Find every line with the word "that" and report how many there are, without any other text.

* BEGIN *

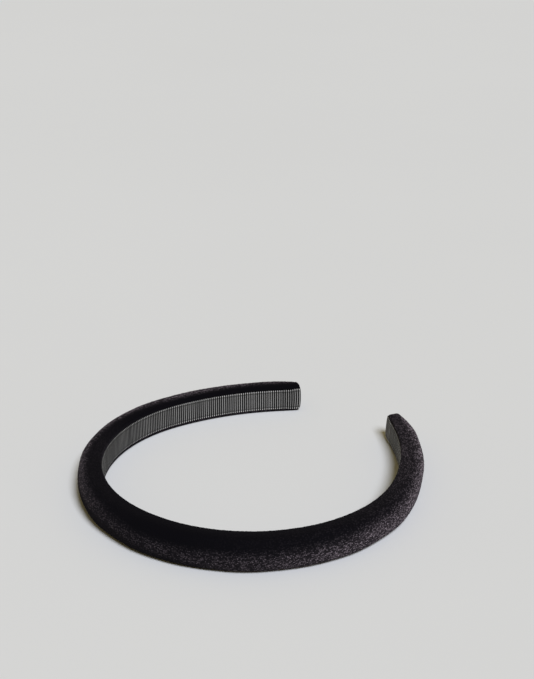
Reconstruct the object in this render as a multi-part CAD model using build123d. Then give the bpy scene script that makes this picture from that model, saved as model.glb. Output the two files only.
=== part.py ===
"""Padded velvet headband, lying on its lower edge, in millimetres.

+Z runs across the band's width, the crown is towards -Y and the two arms reach towards +Y. The band is symmetric
about the YZ plane. Seen from above, the face that touches the head is one long crown arc with a flatter arm arc
at each side, and every layer is measured outwards from that face.

The real band is one springy piece. It bends most at its crown when the arms are opened, so each layer is two
nodes that meet there, and the crown hinge turns the right half about the middle of the core's thickness.
"""

from build123d import *
import os
from math import atan2, cos, degrees, sin, sqrt

# Plan of the face that touches the head
crown_radius = 66.0
crown_length = 125.0       # from the crown's middle, one side
arm_radius = 112.0
arm_length = 53.0
tip_length = 12.0          # the arm runs on straight into its rounded tip

# The covered band's section
band_width = 15.0          # along Z
band_depth = 11.0          # from the head to the padding's crown
cover_inset = 0.7          # the lining and its glue stand this far in from the velvet
crown_bulge_radius = 12.0
shoulder_bulge_radius = 5.0
hem_corner_radius = 1.2

# Layers, from the head outwards
lining_thickness = 0.5
lining_width = 12.0
lining_drop = 0.5          # the ribbon is glued on a little below the band's middle
velvet_thickness = 0.8
hem_width = 4.2            # each edge of the velvet is turned in this far
glue_thickness = 0.2
lining_glue_width = 11.0
hem_glue_width = 3.0
core_thickness = 1.6
core_width = 12.0
core_end_radius = 3.0
foam_clearance = 0.1       # between the foam and the velvet around it

# How far each half stays from the crown's middle plane
soft_seam_gap = 0.15
core_seam_gap = 0.45       # lets the core's halves turn 30 degrees without touching

# How far the flat layers stop short of the tip
lining_end_gap = 0.4
glue_end_gap = 1.0
core_end_gap = 2.5

mid_height = band_width / 2
lining_height = mid_height - lining_drop
hem_face = cover_inset + velvet_thickness
core_face = hem_face + glue_thickness
tape_face = core_face + core_thickness
foam_face = tape_face + glue_thickness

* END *

• [Expected answer] 5